Although the FSFI had staged events with an increasing number of participants, and expanded its membership from the initial five nations to at the 1922 Games to thirty countries in 1936, it never met again after the decision about the 1936 Olympics, and Milliat's engagement with women's sport ended. Under successive IOC presidents, the proportion of women competitors at the Olympics never rose above 15% until the 1970s. Milliat died in Paris on 19 May 1957.

==Legacy==
In 1934, Milliat spoke to an interviewer from the Women's Magazine Independent Woman. In her statement, she advocated for women's suffrage in France. She believed women's suffrage would lead to greater support for women's sports. Carpentier believes that Milliat's feminist beliefs have been glossed over or ignored in earlier biographical accounts, and claims that these beliefs were central to inspiring Milliat's endeavours on behalf of women's sport. In a 1934 interview, Milliat said:
"Women's sports of all kinds are handicapped in my country by the lack of playing space. As we have no vote, we can not make our needs publicly felt, or bring pressure to bear in the right quarters. I always tell my girls that the vote is one of the things they will have to work for if France is to keep its place with the other nations in the realm of feminine sport."

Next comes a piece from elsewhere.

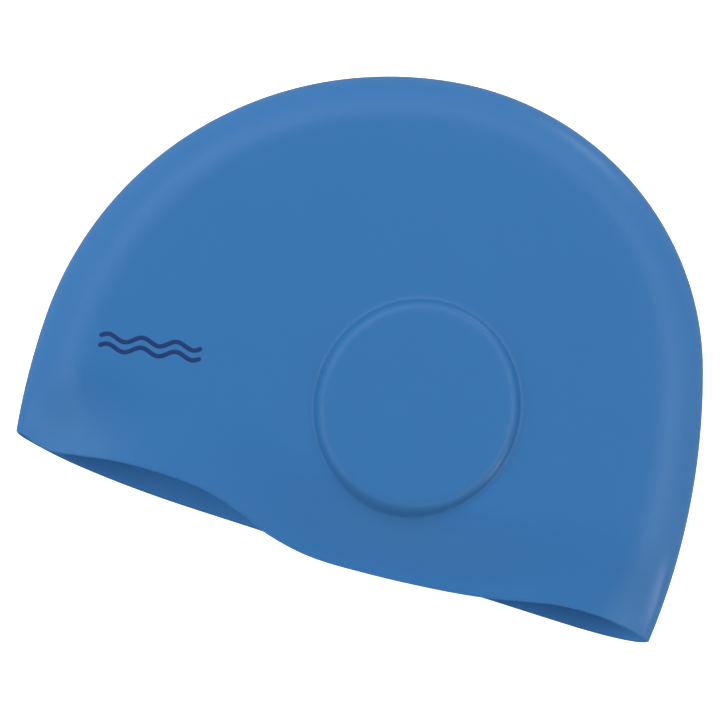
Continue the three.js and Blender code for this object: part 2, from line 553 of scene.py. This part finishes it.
@dataclass(frozen=True)
class EarPocket:
    """A raised oval with a flat top, moulded out over the ear."""

    centre: tuple[float, float] = (12.7, 47.3)
    foot: tuple[float, float] = (33.9, 37.0)
    step_width: float = 7.0
    height: float = 3.3
    shoulder: float = 4.5
    foot_round: float = 0.5

    def foot_distance(self, dx: np.ndarray, dy: np.ndarray) -> np.ndarray:
        """Distance from the centre to the pocket's foot in each direction.

        Args:
            dx: The directions' parts along the rim.
            dy: Their parts up to the crown.

        Returns:
            The distances.
        """
        away = np.maximum(np.hypot(dx, dy), 1e-9)
        across = np.maximum(np.hypot(dx / self.foot[0], dy / self.foot[1]), 1e-12)
        return away / across

    def step_share(self, x: np.ndarray, y: np.ndarray) -> np.ndarray:
        """How far down the pocket's step each point lies.

        Args:
            x: Places along the rim.
            y: Places up to the crown.

        Returns:
            0 where the flat top ends and 1 at the foot, negative inside and more beyond.
        """
        dx, dy = x - self.centre[0], y - self.centre[1]
        past = np.hypot(dx, dy) - self.foot_distance(dx, dy)
        return past / self.step_width + 1.0

    def drop_share(self, x: np.ndarray, y: np.ndarray) -> np.ndarray:
        """How far the round shoulder has dropped, from 0 on the flat top to 1 past the foot.

        The drop is a power of the step's share. Its mean over a short stretch rounds the foot.

        Args:
            x: Places along the rim.
            y: Places up to the crown.

        Returns:
            The shares.
        """
        share = self.step_share(x, y)
        reach = self.foot_round / self.step_width
        sums = []
        for end in (share + reach, share - reach):
            on_step = np.clip(end, 0.0, 1.0) ** (self.shoulder + 1.0) / (self.shoulder + 1.0)
            sums.append(on_step + np.maximum(end - 1.0, 0.0))
        return (sums[0] - sums[1]) / (2.0 * reach)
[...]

The Fondation Alice Milliat was established in 2016 and promotes women's sport in France and the rest of Europe. There are gymnasiums named after Milliat in Bordeaux and in Paris.

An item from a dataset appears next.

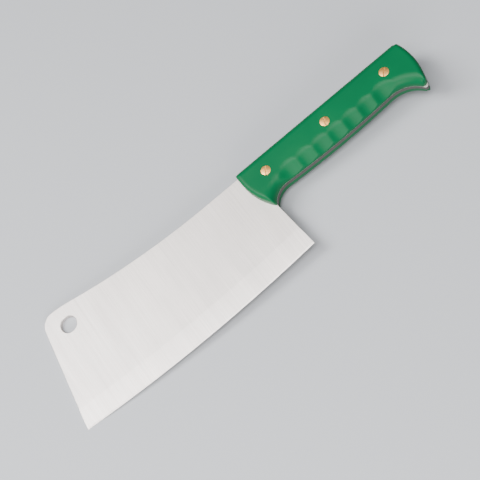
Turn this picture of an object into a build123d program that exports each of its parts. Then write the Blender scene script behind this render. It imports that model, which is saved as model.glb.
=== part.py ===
"""Butcher's cleaver: a full-tang steel blade between two handle scales, held by three two-piece slotted screws.

Every piece is drawn in one drawing frame and moved to the stored frame at the end. In the drawing frame X runs
from the tip of the cutting edge towards the butt, Y is the height above the spine line of the handle, and Z is
the distance from the middle plane of the blade. Lengths are in millimetres and angles in degrees.
"""
import os
from math import asin, cos, degrees, radians, sin, sqrt, tan

from build123d import *

# Blade
edge_length = 200.0  # tip to heel, straight across
blade_depth = 76.0  # spine line of the handle down to the tip and the heel
edge_sag = 4.0  # how far the cutting edge bellies out between tip and heel
blade_thickness = 3.5
front_lean = 8.4  # the front edge leans back from the tip
heel_lean = 4.3  # the heel edge leans forward from the heel
front_corner_radius = 10.5
spine_rise_start = 157.0  # where the straight spine starts to rise, from the tip
spine_sweep_radius = 596.0
spine_sweep_angle = 11.5  # how far the spine turns before the brow
brow_radius = 100.0  # convex top of the blade ahead of the sweep
blade_edge_break = 0.25

# Grind
grind_height = 16.0  # the sides start to thin this far above the cutting edge
grind_bulge = 0.2  # the thinned sides are slightly convex
bevel_height = 1.0
shoulder_thickness = 0.9  # where the grind meets the sharpening bevel
edge_flat = 0.1

# Hanging hole
hanging_hole_diameter = 12.6
hanging_hole_chamfer = 0.4
hanging_hole_back = 29.0  # from the tip
hanging_hole_drop = 2.5  # below the spine line of the handle

# Handle
handle_length = 146.5
handle_thickness = 21.0
handle_overlap = 13.4  # the scales start this far ahead of the heel
handle_depth = 29.0  # spine line down to the lowest point of the belly
belly_radius = 690.0
belly_low_point = 71.0  # from the front of the scales
spine_rounding = 5.0
belly_rounding = 7.0
end_rounding = 3.0
least_side_wall = 1.5  # of a scale's side, left square to the tang under the widest rounding
tang_edge_break = 0.2  # along the edges of a scale that lie on the tang

# Front end of the scales
front_end_straight = 8.0
front_end_radius = 47.0
front_flare_radius = 15.5
front_flare_centre = 24.4  # from the front of the scales
front_tip_radius = 1.0
front_top_radius = 1.5

# Butt
butt_radius = 53.0
butt_centre_drop = 17.0
hook_radius = 23.0
hook_centre = 27.9  # ahead of the butt
hook_tip_radius = 1.8
butt_top_radius = 4.5

# Finger scallops, on the front scale only
scallop_count = 7
scallop_pitch = 13.6
scallop_radius = 16.2
first_scallop = 32.8  # from the front of the scales
scallop_slope = 40.0  # the grooves fall from the face of the scale at this angle
scallop_reach = 1.5  # how far they run past the belly's rounding on to the flat face

# Two-piece handle screws
screw_names = ("front", "middle", "rear")
first_screw = 19.2  # from the front of the scales
last_screw = 22.0  # from the butt
screw_drop = 14.1  # below the spine line of the handle
screw_head_diameter = 7.2
screw_head_height = 4.5
sleeve_diameter = 4.8
stud_diameter = 3.0
stud_engagement = 8.5
stud_fit = 0.05  # radial, stud in sleeve
sleeve_clearance = 0.1  # radial, sleeve in the tang and the scales
head_clearance = 0.03  # radial, head in its counterbore
sleeve_end_gap = 1.0  # sleeve to the underside of the screw head
sleeve_bore_run_out = 1.5  # bore past the end of the stud
slot_width = 0.9
slot_depth = 0.6
screw_slot_angles = (59.0, 70.0, 50.0)  # from the length of the handle
nut_slot_angles = (115.0, 28.0, 82.0)

# Derived places
half_blade = blade_thickness / 2
half_handle = handle_thickness / 2
scale_thickness = half_handle - half_blade
handle_front = edge_length - handle_overlap
handle_end = handle_front + handle_length
screw_pitch = (handle_length - first_screw - last_screw) / (len(screw_names) - 1)
screw_places = [Pos(handle_front + first_screw + screw_pitch * i, -screw_drop) for i in range(len(screw_names))]
head_underside = half_handle - screw_head_height
edge_radius = (edge_length**2 / 4 + edge_sag**2) / (2 * edge_sag)
edge_centre = Vector(edge_length / 2, edge_radius - edge_sag - blade_depth)
belly_centre = Vector(handle_front + belly_low_point, belly_radius - handle_depth)
upward = (Align.CENTER, Align.CENTER, Align.MIN)
downward = (Align.CENTER, Align.CENTER, Align.MAX)


def arc_about(centre, start, end):
    """The shorter arc round centre from start to end."""
    middle = centre + ((start - centre) + (end - centre)).normalized() * (start - centre).length
    return ThreePointArc(start, middle, end)


def crossing(centre_a, radius_a, centre_b, radius_b, side):
    """Where two circles cross, left (side 1) or right (side -1) of the line from centre_a to centre_b."""
    gap = centre_b - centre_a
    along = (radius_a**2 - radius_b**2 + gap.length**2) / (2 * gap.length)
    aside = sqrt(radius_a**2 - along**2)
    ahead = gap.normalized()
    return centre_a + ahead * along + Vector(-ahead.Y, ahead.X) * aside * side


def centre_under_belly(radius, x):
    """Centre of a circle of this radius that touches the belly arc from below."""
    return Vector(x, belly_centre.Y - sqrt((belly_radius + radius) ** 2 - (x - belly_centre.X) ** 2))


def touch_point(centre, radius):
    """Where that circle touches the belly arc."""
    return centre + (belly_centre - centre).normalized() * radius


def facing(shape, side):
    """The shape as drawn for the front side (1), or its mirror image for the back (-1)."""
    if side > 0:
        return shape
    return mirror(shape, Plane.XY)


def flat_edges(shape, height):
    """The edges of a shape that lie level at this height."""
    return shape.edges().filter_by(lambda edge: abs(edge.center().Z - height) < 1e-6)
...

 On 8 March 2021, a statue of Alice Milliat was unveiled at the French Olympic Committee's headquarters in Paris, in recognition of her efforts for the recognition of women's sports. In The Times later than month, Elgan Alderman wrote that the 1921 Women's World Games was a "seismic moment" for progress in women's sport at the Olympics, and that no-one had contributed more than Milliat in enabling the development. Mary Leigh and Thérèse M. Bonnin concluded in 1977 that without Milliat and the FSFI's efforts, track and field events at the Olympics would only have been opened to women much later.